** PROBLEM TO WORK ON **
Repeat all of the records verbatim.

** INPUT ROWS **
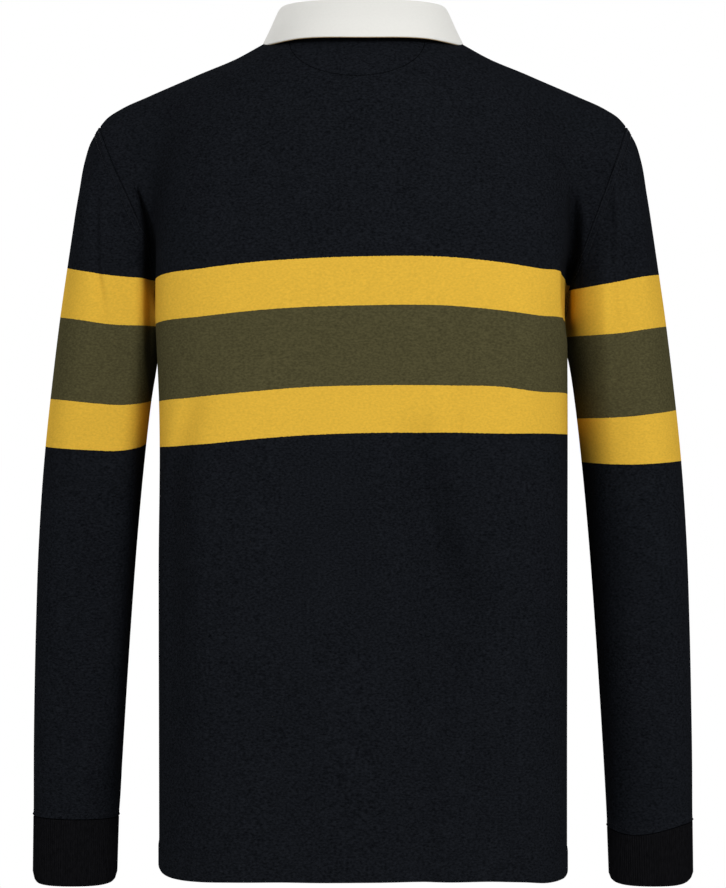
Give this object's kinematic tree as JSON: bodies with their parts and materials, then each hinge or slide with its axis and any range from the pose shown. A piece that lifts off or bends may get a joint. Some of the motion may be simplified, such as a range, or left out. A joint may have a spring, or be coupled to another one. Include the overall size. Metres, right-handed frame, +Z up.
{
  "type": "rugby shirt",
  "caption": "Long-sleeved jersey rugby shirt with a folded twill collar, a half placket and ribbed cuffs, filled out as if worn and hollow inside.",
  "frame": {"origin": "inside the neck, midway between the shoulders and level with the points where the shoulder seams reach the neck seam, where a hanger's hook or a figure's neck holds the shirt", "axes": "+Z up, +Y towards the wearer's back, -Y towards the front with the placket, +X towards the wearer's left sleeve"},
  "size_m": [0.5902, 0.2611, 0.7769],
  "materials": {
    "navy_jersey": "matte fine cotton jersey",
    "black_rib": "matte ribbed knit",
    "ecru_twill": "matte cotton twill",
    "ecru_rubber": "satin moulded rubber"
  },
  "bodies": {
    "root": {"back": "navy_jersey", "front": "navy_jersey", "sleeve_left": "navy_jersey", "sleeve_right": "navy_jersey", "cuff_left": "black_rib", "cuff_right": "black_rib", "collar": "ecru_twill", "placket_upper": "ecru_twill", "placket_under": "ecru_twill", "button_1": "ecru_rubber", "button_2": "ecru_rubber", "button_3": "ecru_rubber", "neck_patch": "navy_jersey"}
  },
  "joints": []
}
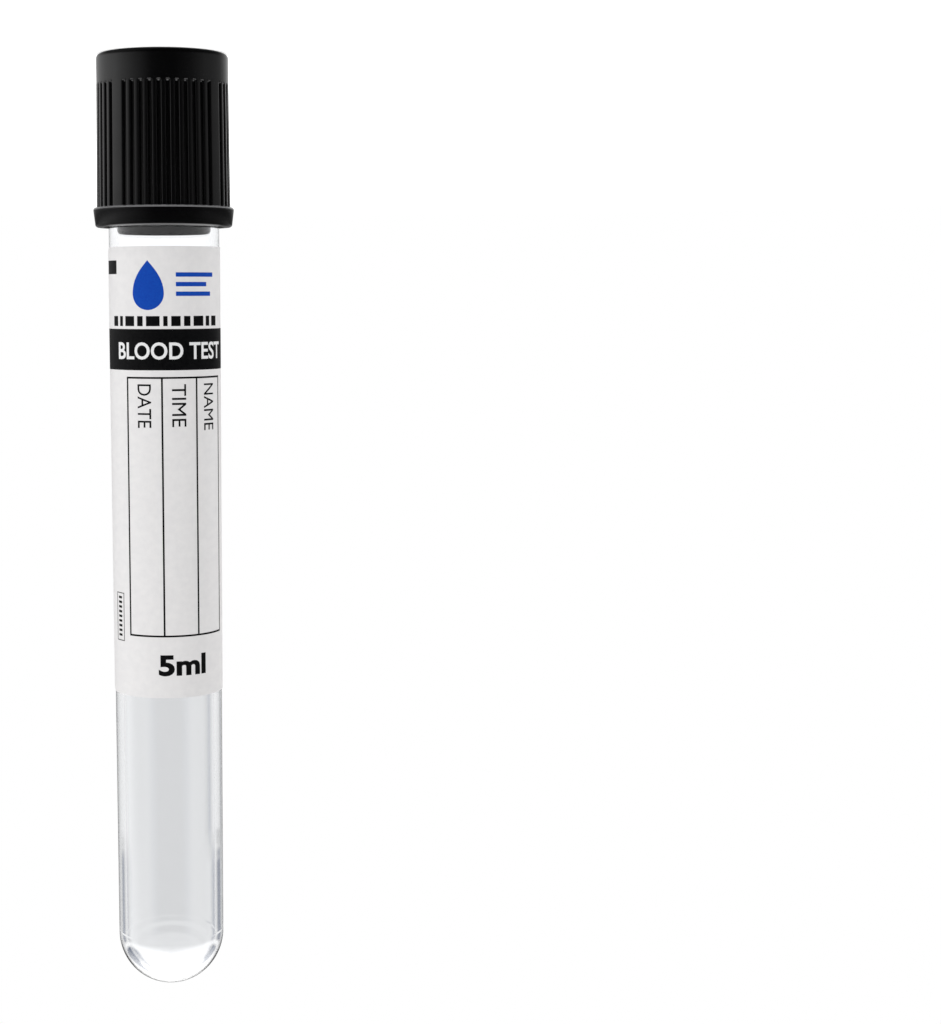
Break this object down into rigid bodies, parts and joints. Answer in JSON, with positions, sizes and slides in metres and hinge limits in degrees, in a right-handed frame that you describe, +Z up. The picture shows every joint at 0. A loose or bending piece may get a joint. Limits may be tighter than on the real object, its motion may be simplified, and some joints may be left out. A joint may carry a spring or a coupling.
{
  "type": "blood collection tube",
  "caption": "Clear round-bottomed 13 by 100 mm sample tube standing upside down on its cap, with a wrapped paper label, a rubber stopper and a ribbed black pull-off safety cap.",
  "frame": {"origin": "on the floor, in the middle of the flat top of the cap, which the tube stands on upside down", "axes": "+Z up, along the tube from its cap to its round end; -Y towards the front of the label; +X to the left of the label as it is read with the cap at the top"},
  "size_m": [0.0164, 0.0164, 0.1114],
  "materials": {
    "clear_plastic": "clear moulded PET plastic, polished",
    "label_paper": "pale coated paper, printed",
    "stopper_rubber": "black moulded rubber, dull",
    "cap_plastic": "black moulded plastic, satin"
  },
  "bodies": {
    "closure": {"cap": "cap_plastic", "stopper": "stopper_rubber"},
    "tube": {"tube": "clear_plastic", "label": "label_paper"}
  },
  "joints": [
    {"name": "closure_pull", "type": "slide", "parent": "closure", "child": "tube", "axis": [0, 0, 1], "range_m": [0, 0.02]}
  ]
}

** OUTPUT **
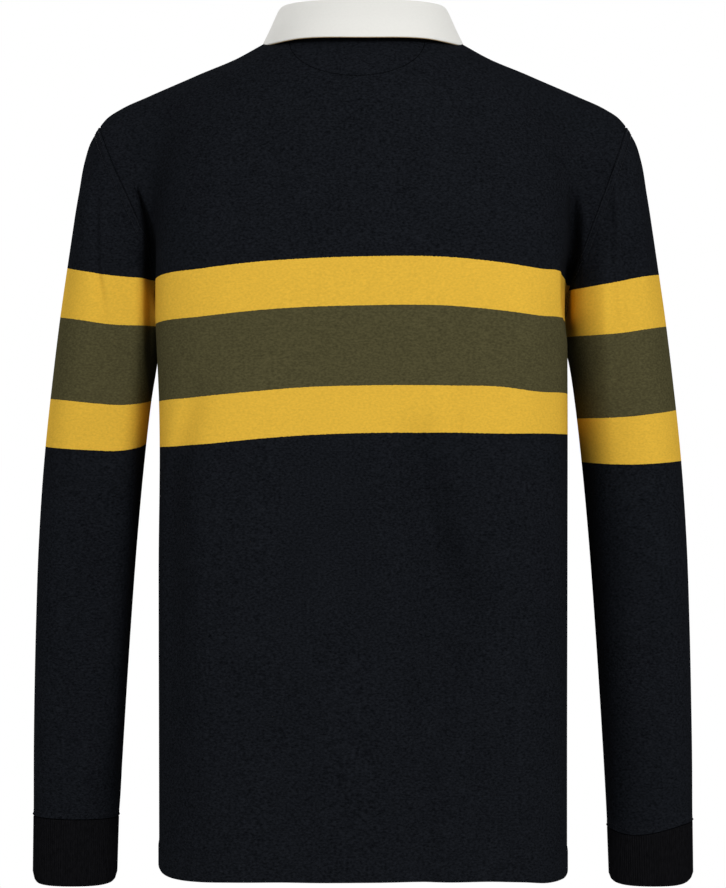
Give this object's kinematic tree as JSON: bodies with their parts and materials, then each hinge or slide with its axis and any range from the pose shown. A piece that lifts off or bends may get a joint. Some of the motion may be simplified, such as a range, or left out. A joint may have a spring, or be coupled to another one. Include the overall size. Metres, right-handed frame, +Z up.
{
  "type": "rugby shirt",
  "caption": "Long-sleeved jersey rugby shirt with a folded twill collar, a half placket and ribbed cuffs, filled out as if worn and hollow inside.",
  "frame": {"origin": "inside the neck, midway between the shoulders and level with the points where the shoulder seams reach the neck seam, where a hanger's hook or a figure's neck holds the shirt", "axes": "+Z up, +Y towards the wearer's back, -Y towards the front with the placket, +X towards the wearer's left sleeve"},
  "size_m": [0.5902, 0.2611, 0.7769],
  "materials": {
    "navy_jersey": "matte fine cotton jersey",
    "black_rib": "matte ribbed knit",
    "ecru_twill": "matte cotton twill",
    "ecru_rubber": "satin moulded rubber"
  },
  "bodies": {
    "root": {"back": "navy_jersey", "front": "navy_jersey", "sleeve_left": "navy_jersey", "sleeve_right": "navy_jersey", "cuff_left": "black_rib", "cuff_right": "black_rib", "collar": "ecru_twill", "placket_upper": "ecru_twill", "placket_under": "ecru_twill", "button_1": "ecru_rubber", "button_2": "ecru_rubber", "button_3": "ecru_rubber", "neck_patch": "navy_jersey"}
  },
  "joints": []
}
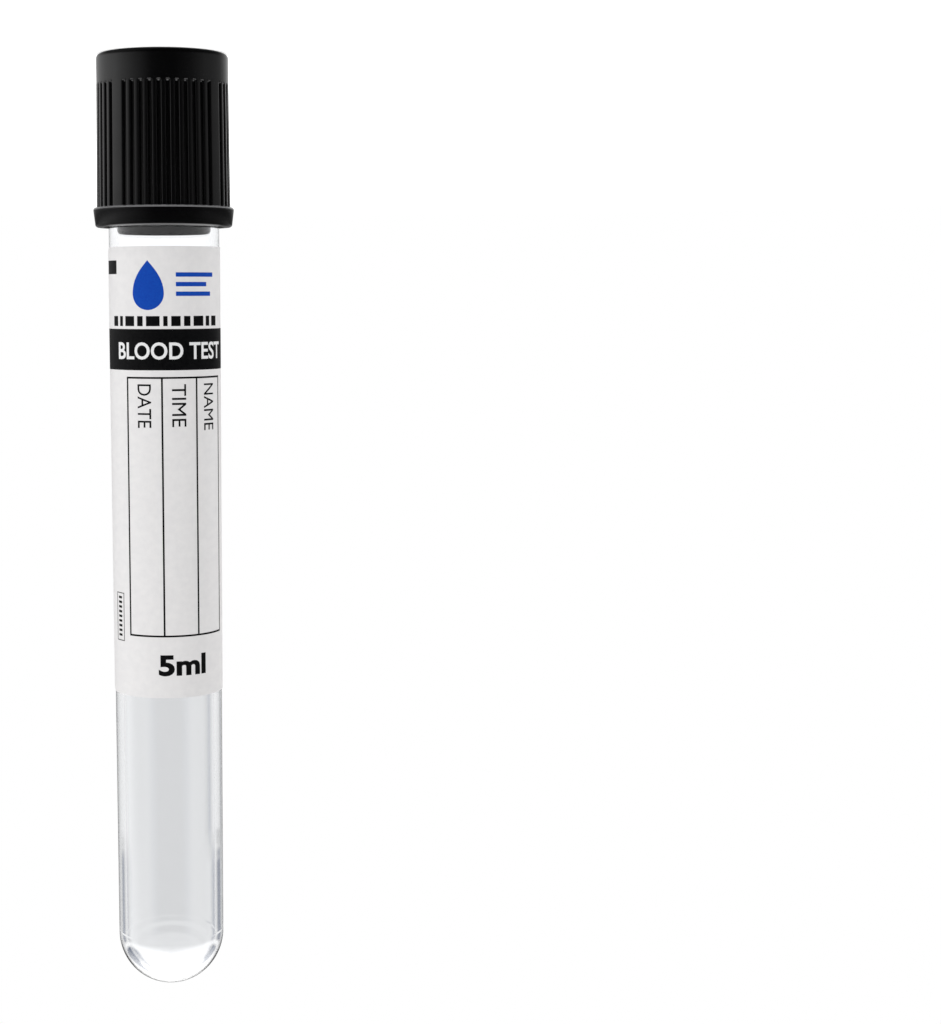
Break this object down into rigid bodies, parts and joints. Answer in JSON, with positions, sizes and slides in metres and hinge limits in degrees, in a right-handed frame that you describe, +Z up. The picture shows every joint at 0. A loose or bending piece may get a joint. Limits may be tighter than on the real object, its motion may be simplified, and some joints may be left out. A joint may carry a spring or a coupling.
{
  "type": "blood collection tube",
  "caption": "Clear round-bottomed 13 by 100 mm sample tube standing upside down on its cap, with a wrapped paper label, a rubber stopper and a ribbed black pull-off safety cap.",
  "frame": {"origin": "on the floor, in the middle of the flat top of the cap, which the tube stands on upside down", "axes": "+Z up, along the tube from its cap to its round end; -Y towards the front of the label; +X to the left of the label as it is read with the cap at the top"},
  "size_m": [0.0164, 0.0164, 0.1114],
  "materials": {
    "clear_plastic": "clear moulded PET plastic, polished",
    "label_paper": "pale coated paper, printed",
    "stopper_rubber": "black moulded rubber, dull",
    "cap_plastic": "black moulded plastic, satin"
  },
  "bodies": {
    "closure": {"cap": "cap_plastic", "stopper": "stopper_rubber"},
    "tube": {"tube": "clear_plastic", "label": "label_paper"}
  },
  "joints": [
    {"name": "closure_pull", "type": "slide", "parent": "closure", "child": "tube", "axis": [0, 0, 1], "range_m": [0, 0.02]}
  ]
}